Floor mats and zones define where tools and equipment should live. Even a simple painted line or rubber mat change can communicate "this is the work area, this is where the car goes."
FAQ
What's the cheapest way to maximize garage space? Purging, reorganizing, and installing a wall-mounted shelving unit costs $100 to $200 and delivers more actual improvement than any premium cabinet system for most garages. Adding one overhead platform for seasonal items adds another $100 to $150 and frees up significant floor space.
Should I do walls, ceiling, or floor first? Walls first, then ceiling. Ceiling storage is high-impact but requires knowing what bulky items need to go up there, which you discover during the wall organization phase. Floor decisions (cabinets, workbench placement) come last once you can see how much floor space you've reclaimed.
How do I stop the garage from filling up again? Every item needs a designated spot, and that spot needs to be easy to use. If putting something away takes three steps, it won't happen consistently. The maintenance habit that works best is a monthly 15-minute sweep where you return anything that's drifted out of its zone.
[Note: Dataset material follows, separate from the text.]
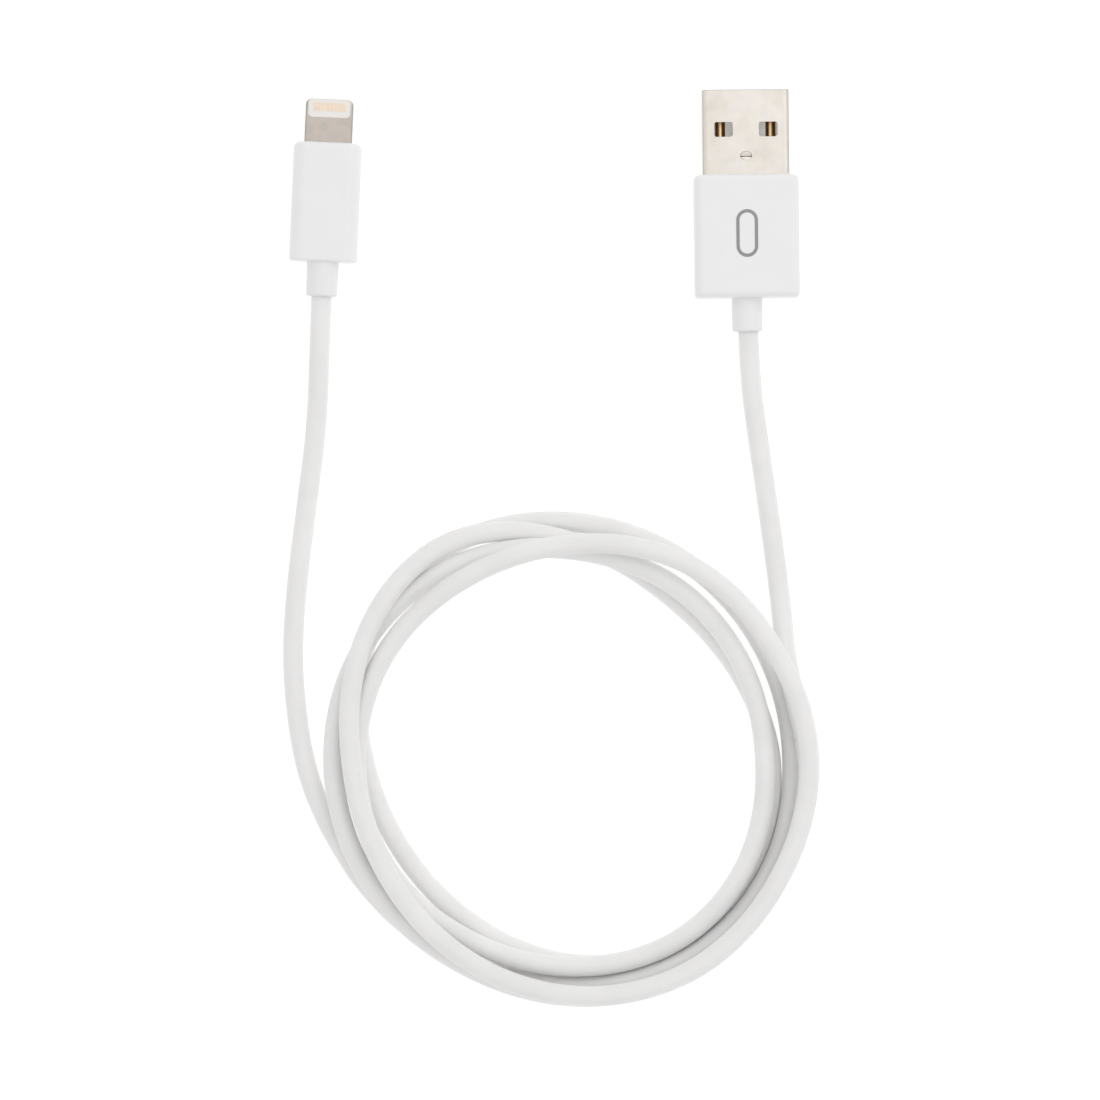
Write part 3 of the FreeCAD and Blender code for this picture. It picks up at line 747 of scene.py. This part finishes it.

How much does a complete garage organization overhaul cost? A functional overhaul with metal shelving, one overhead platform, wall-mounted pegboard or slatwall, and a basic hook assortment typically runs $400 to $800 for a two-car garage. A premium setup with modular cabinets, epoxy flooring, and a full slatwall system runs $2,000 to $5,000.
Where to Start
If you're staring at a full garage and wondering where to begin, start with a one-hour purge of just one zone. You don't need to clear the whole garage at once. Pick the workbench area, the corner with the seasonal stuff, or wherever the clutter is most frustrating. Getting one zone right creates a template for the rest and builds momentum faster than trying to overhaul everything at once.